How to watch Google I/O 2024: Android 15, Gemini and more

 Google I/O 2024 graphic.
Google I/O 2024 graphic.

Despite being predominantly a developer conference with a focus on software, Google I/O has, in recent years, drawn a lot of attention for its hardware reveals. Last year alone, we saw the Pixel Fold, Pixel Tablet and Pixel 7a make their big bow during the day-one keynote.

Things look like they’ll be quieter on the hardware front this year. With the Pixel 8a’s specs already confirmed last week, it looks like Google is clearing the decks to ensure maximum coverage for its software and AI announcements.

How to watch Google I/O 2024 live online

As per usual, the multi-day Google I/O event kicks off with a keynote presentation streamed live from the Shoreline Amphitheatre in Mountain View. This year, it’s scheduled for Tuesday, May 14 at 10 a.m. PT or 1 p.m. ET.

As Google owns YouTube, it’s no surprise that that’s how Google would like you to watch it. We’ve embedded it below, but you can also watch it on the site here.

Alternatively, a version with American Sign Language is also available here, if you require it.

What to expect from Google I/O 2024

Android 15 (and other platforms)

The Android 15 logo from the Android developer website, displayed on a Pixel 8 Pro
The Android 15 logo from the Android developer website, displayed on a Pixel 8 Pro

Given Android 15 is already available as a beta for software developers, many of its features — such as the updated Privacy Sandbox, partial screen sharing and system-level app archiving to free up space — are already well documented.

Nonetheless, more features are expected to be revealed before it’s open to the general public, and there’s a good chance Google will show off some of them here. A refreshed status bar, the return of lock-screen widgets, satellite Maps location sharing and a clever way to optimize battery life have all been rumored at some stage.

While the full mobile Android OS is likely to be the focus, it’s possible we’ll also see some new Wear OS, Android TV or Android Autio features show up too.

Artificial intelligence

Like every other tech brand in the last 18 months, Google has been obsessed with artificial intelligence, so we can expect to hear an awful lot about the company’s Gemini model.

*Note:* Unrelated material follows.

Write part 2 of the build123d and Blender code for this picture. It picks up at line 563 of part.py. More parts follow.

It seems likely that Google will have plans to deeply embed Gemini into its suite of apps across mobile and web, in search, Chrome, G Suite and Maps. No doubt the company will have some impressive-looking demos to show off any new functionality that’s ready for show time.

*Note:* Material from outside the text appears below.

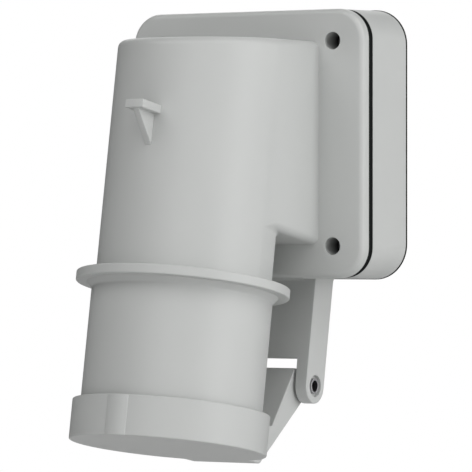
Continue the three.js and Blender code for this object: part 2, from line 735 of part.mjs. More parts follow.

Alongside new party tricks from Google’s artificial intelligence model, we might also hear more about the company’s long-term plans for Gemini. Might it ultimately replace the ageing Google Assistant everywhere, or could the so-called ‘Pixie’ AI assistant be exclusive to the upcoming Pixel 9 family?

New hardware?

As mentioned in the intro, this year’s I/O may prove to be a bit of a damp squib in terms of hardware reveals. Three ‘a’ versions of Pixel have made their debut at past I/Os, but with the Pixel 8a already revealed, it looks like Google wants to make this all about the software.

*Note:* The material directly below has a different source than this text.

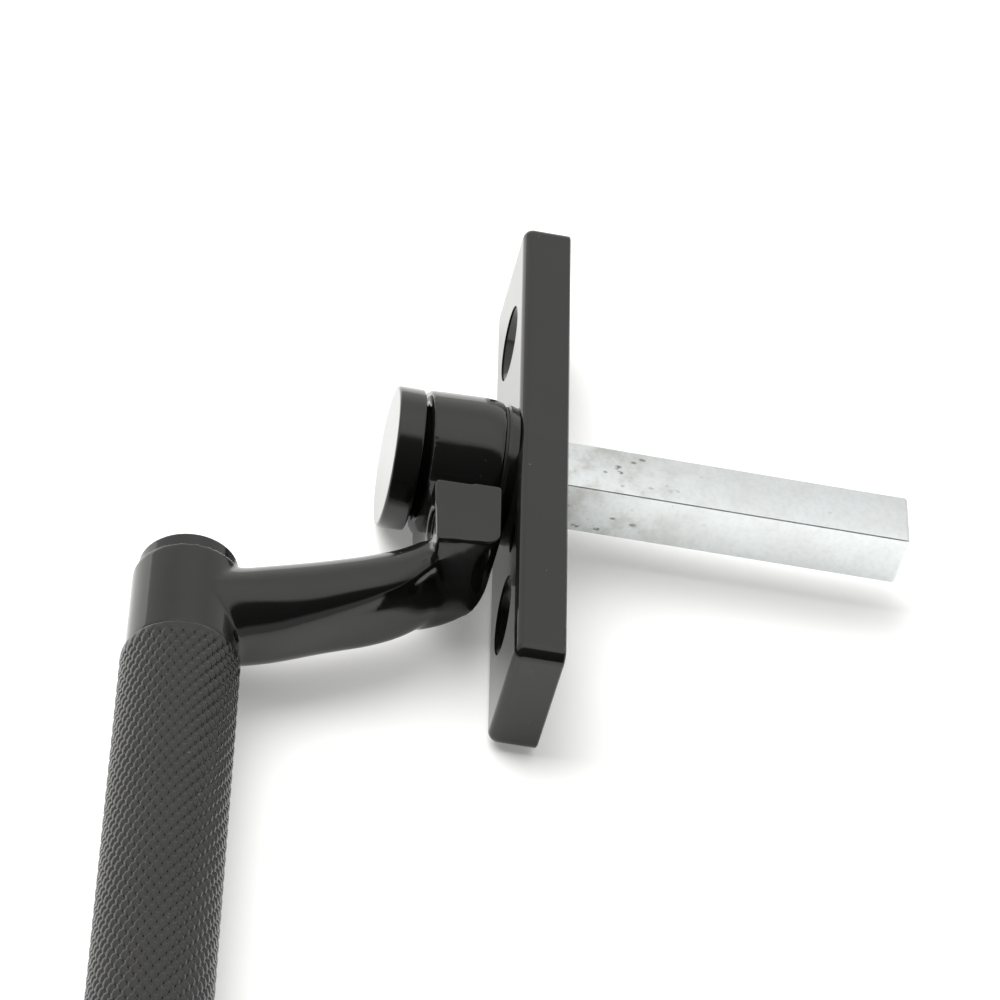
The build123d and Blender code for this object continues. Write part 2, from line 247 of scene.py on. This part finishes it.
def zinc_material(name):
    """Bright zinc plate over drawn steel: milky patches and rust-dark pits. Close to the plate the plating greys
    as painted shade, and the pits crowd there, real pitting darkened further as painted shade.
    """
    mat, t, b = new_material(name)
    v = t.coords()
    cloud = t.noise(v, 130.0, 5.0, 0.62)
    fine = t.noise(v, 1500.0, 4.0, 0.6)
    drawn = t.noise(t.coords((1, 0.05, 1)), 3200.0, 2.0, 0.5)
    col = t.mix(t.ramp(cloud, 0.3, 0.7), (0.715, 0.745, 0.755, 1), (0.655, 0.675, 0.675, 1))
    col = t.mix(t.ramp(fine, 0.40, 0.75, 0.0, 0.30), col, (0.52, 0.53, 0.51, 1))
    sep = t.node("ShaderNodeSeparateXYZ")
    t.link(v, sep.inputs[0])
    near = t.ramp(sep.outputs[1], 0.021, 0.003, 0.0, 1.0)
    # painted shade: greyer plating close to the plate
    painted_shade_near_plate = t.math("MULTIPLY", t.ramp(t.noise(v, 260.0, 4.0, 0.65), 0.42, 0.66), near)
    col = t.mix(t.math("MULTIPLY", painted_shade_near_plate, 0.45), col, (0.36, 0.345, 0.30, 1))
    stretch = t.coords((1, 0.55, 1))
    # dark pits everywhere; their extra crowding close to the plate is painted shade
    pits = t.ramp(t.voronoi(stretch, 900.0), 0.30, 0.16)
    gate = t.ramp(t.noise(v, 430.0, 3.0, 0.6), 0.50, 0.60)
    far = t.ramp(t.noise(v, 330.0, 2.0), 0.63, 0.69, 0.0, 0.55)
    sp = t.math("MULTIPLY", pits, t.math("MAXIMUM", t.math("MULTIPLY", gate, near), far))
    tiny = t.math("MULTIPLY", t.ramp(t.voronoi(v, 2600.0), 0.20, 0.08), t.ramp(t.noise(v, 700.0, 2.0), 0.55, 0.65))
    sp = t.math("MAXIMUM", sp, t.math("MULTIPLY", tiny, t.math("ADD", 0.12, t.math("MULTIPLY", near, 0.7))))
    col = t.mix(t.math("MULTIPLY", sp, 0.85), col, (0.13, 0.12, 0.10, 1))
    t.link(col, b.inputs["Base Color"])
    b.inputs["Metallic"].default_value = 1.0
    r = t.ramp(cloud, 0.3, 0.7, 0.27, 0.36, smooth=False)
    r = t.math("ADD", r, t.math("MULTIPLY", sp, 0.3))
    t.link(r, b.inputs["Roughness"])
    h = t.math("ADD", t.math("MULTIPLY", drawn, 0.35), t.math("MULTIPLY", sp, -1.6))
    n1 = t.bump(t.noise(v, 420.0, 3.0), 0.000007)
    n2 = t.bump(h, 0.0000045, normal=n1)
    t.link(n2, b.inputs["Normal"])
    return mat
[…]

Nonetheless, there remain a handful of hardware possibilities that could appear in some form or other.

Google Pixel Fold 2
Google Pixel Fold 2

The Pixel Fold 2 is the prime candidate here. The rumor is that Google’s second-generation foldable will be rebranded as a version of the upcoming Pixel 9 Pro. Whatever it ends up being called, expect a slimmed-down design, the introduction of the Tensor G4 chipset, and possibly a fourth rear camera sensor.

A long shot, but it’s also possible we’ll get a teaser for the Pixel Watch 3. The original was shared in a teaser at Google I/O 2022, after all, and if the company is showing off Wear OS features, this would be a great way to demo them. The only rumor about Google’s wearable so far is that it may come in two different sizes for the first time.

The Pixel Tablet may be being refreshed too — but don’t expect anything too dramatic. Word is that Google is planning on selling it without the dock for a lower price.

Other possibilities include some more Nest-branded smart home tech, the long-awaiting mixed-reality headset it’s working on with Samsung, or those fancy AI glasses the company demoed back in 2022. But don’t expect anything too dramatic to distract from the big focus on AI.